## BEGIN Source data
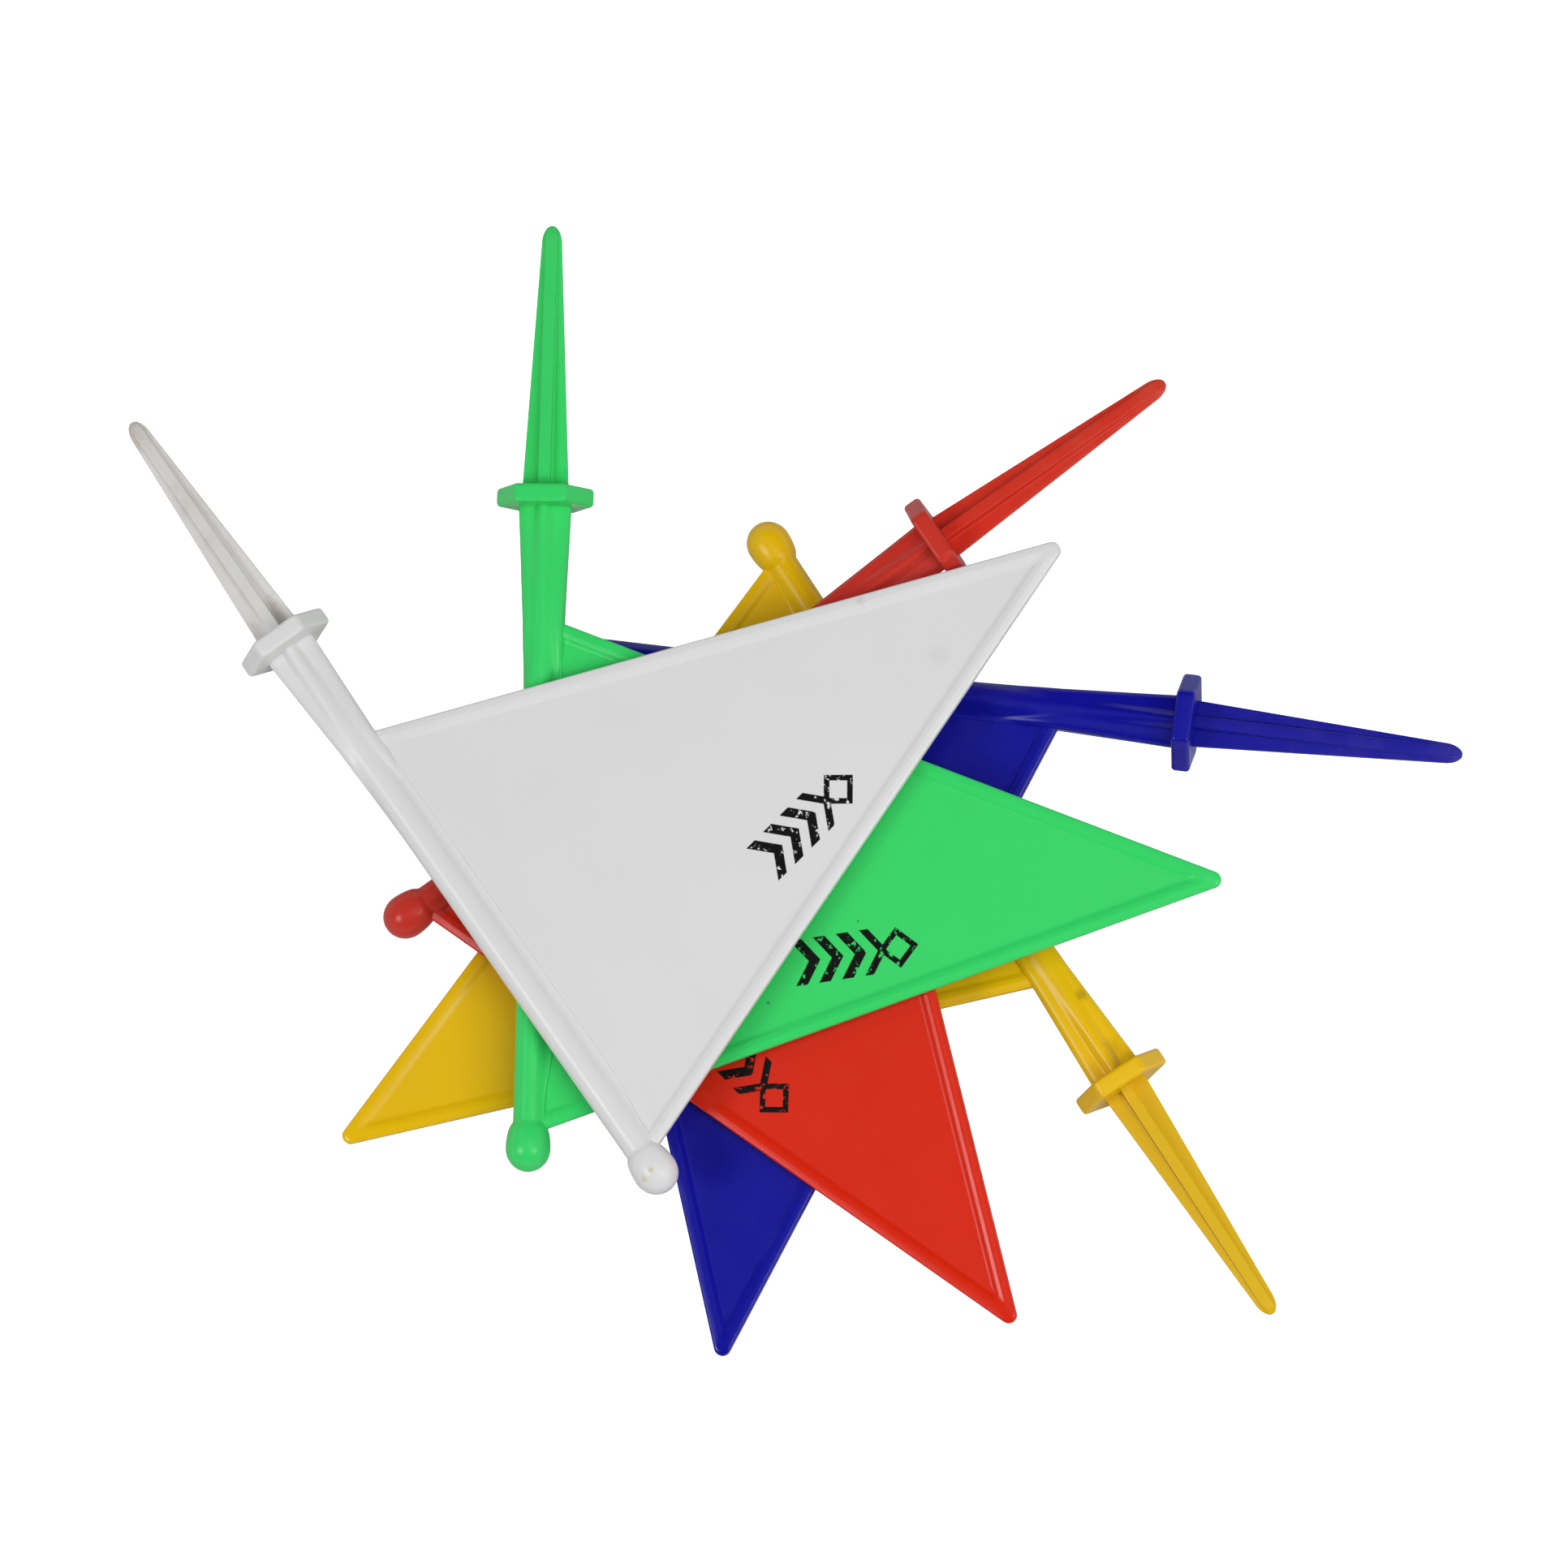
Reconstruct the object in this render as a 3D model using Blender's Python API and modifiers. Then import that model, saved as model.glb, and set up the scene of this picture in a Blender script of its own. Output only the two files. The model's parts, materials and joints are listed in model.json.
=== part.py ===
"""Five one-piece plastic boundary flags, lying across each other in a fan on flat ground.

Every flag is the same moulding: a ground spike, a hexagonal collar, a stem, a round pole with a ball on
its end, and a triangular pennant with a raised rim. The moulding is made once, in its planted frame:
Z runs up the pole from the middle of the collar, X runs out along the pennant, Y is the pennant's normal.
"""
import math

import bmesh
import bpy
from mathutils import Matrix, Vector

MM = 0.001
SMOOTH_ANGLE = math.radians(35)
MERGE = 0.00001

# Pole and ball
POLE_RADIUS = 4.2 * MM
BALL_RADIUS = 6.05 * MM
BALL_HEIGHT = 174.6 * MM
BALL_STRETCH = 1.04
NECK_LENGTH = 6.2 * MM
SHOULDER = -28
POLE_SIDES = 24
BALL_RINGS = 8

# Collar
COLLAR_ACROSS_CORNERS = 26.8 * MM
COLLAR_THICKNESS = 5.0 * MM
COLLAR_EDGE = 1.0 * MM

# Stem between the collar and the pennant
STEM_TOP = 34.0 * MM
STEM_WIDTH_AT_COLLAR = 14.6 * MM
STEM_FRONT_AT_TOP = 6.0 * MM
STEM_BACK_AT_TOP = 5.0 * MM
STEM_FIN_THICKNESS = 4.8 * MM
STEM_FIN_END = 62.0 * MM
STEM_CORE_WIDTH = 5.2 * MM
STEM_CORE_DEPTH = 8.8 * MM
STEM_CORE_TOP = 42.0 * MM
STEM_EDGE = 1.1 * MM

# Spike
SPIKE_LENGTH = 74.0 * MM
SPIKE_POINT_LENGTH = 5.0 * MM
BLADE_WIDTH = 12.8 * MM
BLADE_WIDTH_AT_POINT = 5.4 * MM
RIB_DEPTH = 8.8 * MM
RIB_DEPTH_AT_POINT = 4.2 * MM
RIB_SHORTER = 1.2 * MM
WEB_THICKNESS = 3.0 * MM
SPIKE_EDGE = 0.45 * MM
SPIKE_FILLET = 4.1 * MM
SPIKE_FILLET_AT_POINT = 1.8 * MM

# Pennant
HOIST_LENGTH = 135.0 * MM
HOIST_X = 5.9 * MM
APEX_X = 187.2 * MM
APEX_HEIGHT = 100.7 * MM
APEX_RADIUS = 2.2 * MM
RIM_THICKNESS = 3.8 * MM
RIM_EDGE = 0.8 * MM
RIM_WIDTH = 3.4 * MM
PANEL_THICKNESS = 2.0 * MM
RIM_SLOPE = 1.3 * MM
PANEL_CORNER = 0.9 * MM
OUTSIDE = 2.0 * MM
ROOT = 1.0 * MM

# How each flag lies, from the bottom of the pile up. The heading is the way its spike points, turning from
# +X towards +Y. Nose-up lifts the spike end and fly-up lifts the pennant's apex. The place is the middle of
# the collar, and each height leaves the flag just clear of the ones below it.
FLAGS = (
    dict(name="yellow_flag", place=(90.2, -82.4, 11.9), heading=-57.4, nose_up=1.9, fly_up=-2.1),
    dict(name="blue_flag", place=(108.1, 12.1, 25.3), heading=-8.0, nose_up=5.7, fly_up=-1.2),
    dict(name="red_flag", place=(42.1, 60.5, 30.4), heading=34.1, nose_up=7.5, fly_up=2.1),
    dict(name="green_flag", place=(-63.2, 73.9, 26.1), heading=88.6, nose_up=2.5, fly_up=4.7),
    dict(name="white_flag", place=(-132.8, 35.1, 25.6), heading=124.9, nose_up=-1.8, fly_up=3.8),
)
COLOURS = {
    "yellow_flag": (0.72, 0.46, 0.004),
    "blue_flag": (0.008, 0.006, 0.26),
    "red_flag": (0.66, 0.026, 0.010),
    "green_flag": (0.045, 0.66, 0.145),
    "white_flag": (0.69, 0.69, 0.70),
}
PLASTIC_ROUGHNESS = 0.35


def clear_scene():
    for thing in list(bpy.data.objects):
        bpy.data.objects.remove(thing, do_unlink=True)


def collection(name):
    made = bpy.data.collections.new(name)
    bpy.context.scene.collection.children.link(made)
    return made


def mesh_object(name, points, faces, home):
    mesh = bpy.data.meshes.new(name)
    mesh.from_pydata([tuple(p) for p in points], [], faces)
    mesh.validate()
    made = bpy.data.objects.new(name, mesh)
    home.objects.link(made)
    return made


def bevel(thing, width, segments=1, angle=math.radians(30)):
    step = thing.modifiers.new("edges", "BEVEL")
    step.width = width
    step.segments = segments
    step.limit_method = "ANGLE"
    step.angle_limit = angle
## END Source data
## BEGIN Source data
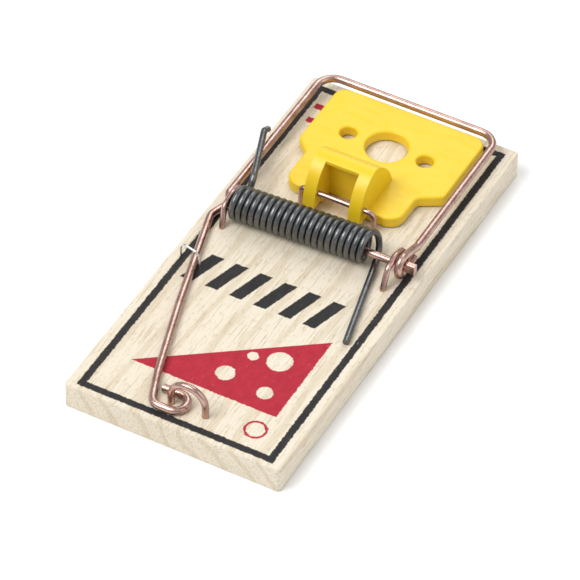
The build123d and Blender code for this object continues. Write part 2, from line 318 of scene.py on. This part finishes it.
## END Source data
- **Challenge**
Give the number of lines in the data that contain "Blender", with no other words.

- **Response**
2